▶ **Exercise**:
Quote only the part that opens with the line containing "doc.recompute()" and closes with the line containing "record = json.load(file)". Keep both of those lines.

▶ **Given material**:
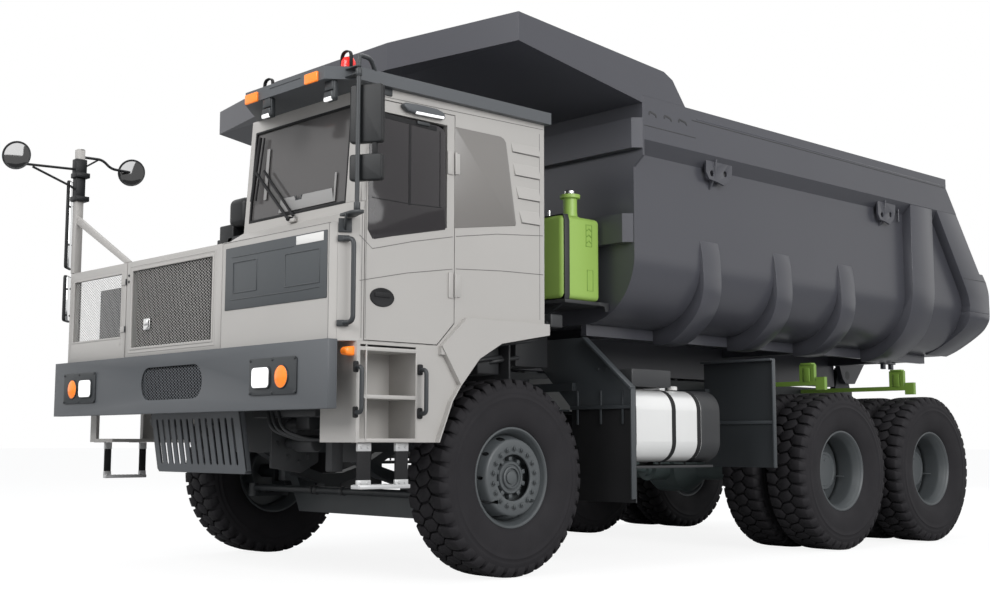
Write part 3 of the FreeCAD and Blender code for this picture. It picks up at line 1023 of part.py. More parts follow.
peaks = [pad(f"canopy_peak{n}", "XY", peak_outline, low, "canopy_wall")
         for n, low in ((1, "canopy_high - canopy_wall"), (2, "canopy_lip"))]
fascia_outline = peak_outline + [(x, f"{y} + canopy_wall") for x, y in reversed(peak_outline)]
fascia = pad("canopy_fascia", "XY", fascia_outline, "canopy_lip", "canopy_high - canopy_lip")
node("dump_canopy", fuse("canopy_whole", flank, mirror("canopy_flank_twin", flank), roof, ceiling, *peaks,
                         fascia))

tub_tool = tub_solid("tub_tool", "(-seat)", "tub_front - swing", "tail_reach + swing")


def wrap(name, outline, start, wide):
    """A stiffener around the body's lower corner, trimmed to the tub."""
    return cut(name, pad(f"{name}_blank", "XZ", outline, start, wide), tub_tool)


rib_foot = "tub_low - rib_deep"
corner_foot = [("sill_out + seat", "tub_low + play"), ("sill_out + seat", rib_foot)]
# each pair is a share of the rounding inwards from the side and a share of the height
RIB_CURVE = ((0.65, 0), (0.49, 0.05), (0.27, 0.17), (0.05, 0.325), (-0.095, 0.5), (-0.135, 0.64), (-0.09, 0.81))
HOOP_CURVE = ((0.84, 0), (0.51, 0.045), (0.11, 0.15), (-0.11, 0.275))


def bent(curve, foot, head):
    """Corners of a wrapped edge, as shares of the tub's rounding and of the rise from foot to head."""
    return [(f"tub_half - tub_round * {across}", f"{foot} + ({head} - ({foot})) * {up}")
            for across, up in curve]


rib_outline = corner_foot + bent(RIB_CURVE, rib_foot, "rib_tip")
rib_outline += [("tub_half", "rib_tip"), ("tub_half - tub_wall", "rib_tip")]
ribs = [wrap(f"rib{n}", rib_outline, f"rib_first + rib_pitch * {n} - rib_half", "2 * rib_half")
        for n in range(3)]
hoop_top = "band_low - band_out + tub_half - seat"
hoop_outline = corner_foot + bent(HOOP_CURVE, rib_foot, "band_low")
hoop_outline += [("band_out", "tub_low + tub_round"), ("band_out", "band_low - seat"), ("tub_half", hoop_top),
                 ("tub_half - tub_wall", hoop_top)]
hoop = wrap("hoop", hoop_outline, "hoop_front", "hoop_rear - hoop_front")
tail_lean = "((tail_knee - tail_top) / (lip_low - knee_z))"
bar_head = f"tail_top + (lip_low - band_low) * {tail_lean} - seat"
tail_outline = [(f"{bar_head} - tail_bar", "band_low - seat"), (bar_head, "band_low - seat"),
                ("tail_knee", "knee_z"), ("tail_reach - chin_run", "knee_z"),
                ("tail_reach", "knee_z - tail_chin"), ("tail_reach", "flare_top"),
                ("tail_reach - tail_flare", "flare_top"), ("tail_reach - tail_flare", "flare_step"),
                ("tail_knee - tail_bar", "bar_foot")]
under_band = [("tub_half - swing", "band_low - band_out + tub_half - swing - seat"),
              ("band_out + swing", "band_low + swing - seat"), ("band_out + swing", "band_high"),
              ("tub_half - swing", "band_high")]
tail_side = cut("tail_side", pad("tail_side_blank", "YZ", tail_outline, "tub_half + seat",
                                 "band_out - tub_half - seat"),
                pad("band_tool", "XZ", under_band, "tub_front", "tail_reach - tub_front"))
FLARE_CURVE = ((-0.135, 0.805), (0, 0.575), (0.24, 0.355), (0.545, 0.125))
flare_outline = [("tub_half - tub_wall", "flare_top"), ("band_out", "flare_top")]
flare_outline += bent(FLARE_CURVE, "tub_low", "flare_top")
tail_corner = wrap("tail_corner", flare_outline, "tail_reach - tail_flare", "tail_flare")
node("dump_ribs", both("ribs", group("rib_set", *ribs, hoop, fuse("tail_frame", tail_side, tail_corner))))


def sill():
    """A long beam under the floor with its hinge ear and hoist lugs."""
    main = box("sill_beam", "rail_in", "rail_out", "tub_front", "sill_rear", "sill_low", "tub_low - seat")
    side_in, foot = "sill_out - sill_wide", "tub_low - sill_deep"
    side = box("side_sill", side_in, "sill_out", "tub_front", "sill_rear + sill_run", foot, "tub_low - seat")
    ties = [box(f"sill_tie{n}", "rail_out", side_in, y, f"{y} + tie_wide", foot, "tub_low - seat")
            for n, y in enumerate(("tie_one", "tie_two", "tie_three"))]
    around = "hinge_pin + hinge_wall"
    ear = pad("hinge_ear", "YZ", [("hinge_y - body_ear_front", "tub_low - seat"),
                                  (f"hinge_y - ({around})", "hinge_z - ear_shoulder"),
                                  ("hinge_y - ear_shoulder", f"hinge_z - ({around})"),
                                  ("hinge_y + body_ear_heel", f"hinge_z - ({around})"),
                                  ("hinge_y + body_ear_rear", "tub_low - seat")],
              "rail_out + gap", "ear_wall")
    ear_bore = cylinder("ear_bore", "X", "hinge_pin + play", "ear_wall + 2 * swing", "rail_out", "hinge_y",
                        "hinge_z")
    near, far = "hoist_x - eye_half - gap", "hoist_x + eye_half + gap"
    lugs = [box(f"head_lug{n}", x0, x1, "head_y - lug_half", "head_y + lug_half", "head_z - lug_deep",
                "tub_low - seat")
            for n, x0, x1 in ((1, f"{near} - lug_wall", near), (2, far, f"{far} + lug_wall"))]
    lug_seat = box("lug_seat", f"{near} - lug_wall", "rail_in", "head_y - lug_seat", "head_y + lug_seat",
                   "tub_low - lug_plate", "tub_low - seat")
    return fuse("sill_whole", main, side, *ties, cut("ear_bored", ear, ear_bore), *lugs, lug_seat)


node("dump_sills", both("sills", sill()))

# ---------------------------------------------------------------- hoist

span = "sqrt((head_y - foot_y) * (head_y - foot_y) + (head_z - foot_z) * (head_z - foot_z))"
lean = FreeCAD.Vector(0, value("head_y - foot_y"), value("head_z - foot_z"))
UP = FreeCAD.Vector(0, 0, 1)


def along(distance):
    """The point at a distance from the hoist's foot towards its head."""
    share = f"(({distance}) / {span})"
    return ("hoist_x", f"foot_y + (head_y - foot_y) * {share}", f"foot_z + (head_z - foot_z) * {share}")


def eye(name, y, z):
    """A plain eye for a cylinder's end, across the truck."""
    return cylinder(name, "X", "eye_radius", "2 * eye_half", "hoist_x - eye_half", y, z)


tube = strut("barrel_tube", "barrel_radius", along("eye_radius - eye_lap"), along(f"{span} - barrel_short"))
tube_bore = strut("barrel_bore", "rod_radius + play", along(f"{span} - bore_deep"), along(span))
pin_bore = cylinder("foot_bore", "X", "pin_radius + play", "2 * barrel_radius + 2 * swing",
                    "hoist_x - barrel_radius - swing", "foot_y", "foot_z")
barrel = fuse("barrel_solid", eye("foot_eye", "foot_y", "foot_z"), tube)
node("hoist_barrels", both("barrels", cut("barrel_whole", barrel, tube_bore, pin_bore)))
stem = strut("rod_stem", "rod_radius", along(f"{span} - rod_inside"), along(f"{span} - rod_neck"))
neck = strut("rod_neck", "neck_bar", along(f"{span} - rod_neck"), along(f"{span} - eye_radius + eye_lap"))
node("hoist_rods", both("rods", fuse("rod_whole", stem, neck, eye("head_eye", "head_y", "head_z"))))

# ---------------------------------------------------------------- write-out

doc.recompute()
faults = [thing.Name for thing in doc.Objects if {"Invalid", "Error"} & set(thing.State)]
for thing in NODES:
    if thing.Shape.isNull() or not thing.Shape.isValid() or not thing.Shape.Solids:
        faults.append(thing.Label)
if faults:
    raise RuntimeError(f"failed objects: {faults}")
os.makedirs("parts", exist_ok=True)
for thing in NODES:
    thing.Shape.exportStep(f"parts/{thing.Label}.step")
    print(thing.Label, len(thing.Shape.Solids), round(thing.Shape.Volume / 1e9, 5))
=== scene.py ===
"""Looks of the mining dump truck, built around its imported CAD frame.

Metres, front at -Y, +X is the truck's left."""
import math

import json

import bpy
from mathutils import Matrix, Vector

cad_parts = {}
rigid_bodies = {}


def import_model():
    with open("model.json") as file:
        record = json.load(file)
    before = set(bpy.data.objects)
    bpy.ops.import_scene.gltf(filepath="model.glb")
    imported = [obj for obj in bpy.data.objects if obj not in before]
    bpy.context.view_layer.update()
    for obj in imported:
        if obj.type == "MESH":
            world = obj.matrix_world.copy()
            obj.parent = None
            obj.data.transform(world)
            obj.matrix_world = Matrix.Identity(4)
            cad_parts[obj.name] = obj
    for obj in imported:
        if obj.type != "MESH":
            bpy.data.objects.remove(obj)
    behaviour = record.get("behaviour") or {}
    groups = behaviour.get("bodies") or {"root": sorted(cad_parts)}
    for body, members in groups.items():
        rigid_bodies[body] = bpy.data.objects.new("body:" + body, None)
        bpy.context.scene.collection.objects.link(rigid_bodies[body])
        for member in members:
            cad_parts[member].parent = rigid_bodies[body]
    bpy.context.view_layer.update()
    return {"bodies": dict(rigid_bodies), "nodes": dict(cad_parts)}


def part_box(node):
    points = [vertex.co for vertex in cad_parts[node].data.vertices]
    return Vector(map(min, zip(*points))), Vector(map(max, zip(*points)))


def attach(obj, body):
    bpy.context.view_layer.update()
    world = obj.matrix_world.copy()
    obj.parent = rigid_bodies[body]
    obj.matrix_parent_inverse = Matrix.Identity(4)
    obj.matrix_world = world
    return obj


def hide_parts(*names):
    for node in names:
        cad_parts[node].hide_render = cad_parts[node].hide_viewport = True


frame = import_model()
bpy.ops.object.select_all(action="DESELECT")

wheel_low, wheel_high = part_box("front_left_wheel")
AXLE = (wheel_low.y + wheel_high.y) / 2
RADIUS = (wheel_high.z - wheel_low.z) / 2


def at(x, station, z):
    """A point whose place along the truck is measured from the front axle."""
    return (x, AXLE + station, z)


# ---------------------------------------------------------------- finishes

# finishes that are shades of one of the record's material slots
SLOTS = {"frame_steel": "black_steel", "bar_green": "green_paint", "casing_grey": "axle_grey",
         "mirror_face": "chrome", "front_glass": "glass", "door_tint": "glass", "step_silver": "tank_metal",
         "blind_panel": "glass", "lamp_orange": "glass", "lamp_white": "glass", "lamp_red": "glass",
         "mesh_paint": "cab_paint", "panel_paint": "dark_paint", "web_grey": "dark_paint",
         "seam_and_shade_grey": "cab_paint", "dash_pale": "cab_paint", "plate_white": "tank_metal",
         "mirror_black": "black_steel", "disc_glass": "chrome", "painted_shade_black": "black_steel"}


def finish(name, shade, second, grain, rough, bump=0.1, metal=0.0, gloss=0.5, alpha=1.0, fine=60.0):
    """Two close colours clouded over the piece, a roughness that follows the cloud and a fine bump."""
    made = bpy.data.materials.new(name)
    made["slot"] = SLOTS.get(name, name)
    made.use_nodes = True
    nodes, link = made.node_tree.nodes, made.node_tree.links.new
    shader = nodes["Principled BSDF"]
    place = nodes.new("ShaderNodeTexCoord")
    cloud = nodes.new("ShaderNodeTexNoise")
    cloud.inputs["Scale"].default_value = grain
    cloud.inputs["Detail"].default_value = 5
    link(place.outputs["Object"], cloud.inputs["Vector"])
    blend = nodes.new("ShaderNodeMix")
    blend.data_type = "RGBA"
    blend.inputs["A"].default_value = (*shade, 1)
    blend.inputs["B"].default_value = (*second, 1)
    link(cloud.outputs["Fac"], blend.inputs["Factor"])
    link(blend.outputs["Result"], shader.inputs["Base Color"])
    spread = nodes.new("ShaderNodeMapRange")
    spread.inputs["To Min"].default_value = rough * 0.85
    spread.inputs["To Max"].default_value = min(1, rough * 1.15)
    link(cloud.outputs["Fac"], spread.inputs["Value"])
    link(spread.outputs["Result"], shader.inputs["Roughness"])
    skin = nodes.new("ShaderNodeTexNoise")
    skin.inputs["Scale"].default_value = fine
    link(place.outputs["Object"], skin.inputs["Vector"])
    eased = nodes.new("ShaderNodeBevel")
    eased.samples = 4
    eased.inputs["Radius"].default_value = 0.004
    relief = nodes.new("ShaderNodeBump")
    relief.inputs["Strength"].default_value = bump
    link(eased.outputs["Normal"], relief.inputs["Normal"])
    relief.inputs["Distance"].default_value = 0.002
    link(skin.outputs["Fac"], relief.inputs["Height"])
    link(relief.outputs["Normal"], shader.inputs["Normal"])
    shader.inputs["Metallic"].default_value = metal
    shader.inputs["Specular IOR Level"].default_value = gloss
    shader.inputs["Alpha"].default_value = alpha
    return made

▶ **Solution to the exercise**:
doc.recompute()
faults = [thing.Name for thing in doc.Objects if {"Invalid", "Error"} & set(thing.State)]
for thing in NODES:
    if thing.Shape.isNull() or not thing.Shape.isValid() or not thing.Shape.Solids:
        faults.append(thing.Label)
if faults:
    raise RuntimeError(f"failed objects: {faults}")
os.makedirs("parts", exist_ok=True)
for thing in NODES:
    thing.Shape.exportStep(f"parts/{thing.Label}.step")
    print(thing.Label, len(thing.Shape.Solids), round(thing.Shape.Volume / 1e9, 5))
=== scene.py ===
"""Looks of the mining dump truck, built around its imported CAD frame.

Metres, front at -Y, +X is the truck's left."""
import math

import json

import bpy
from mathutils import Matrix, Vector

cad_parts = {}
rigid_bodies = {}


def import_model():
    with open("model.json") as file:
        record = json.load(file)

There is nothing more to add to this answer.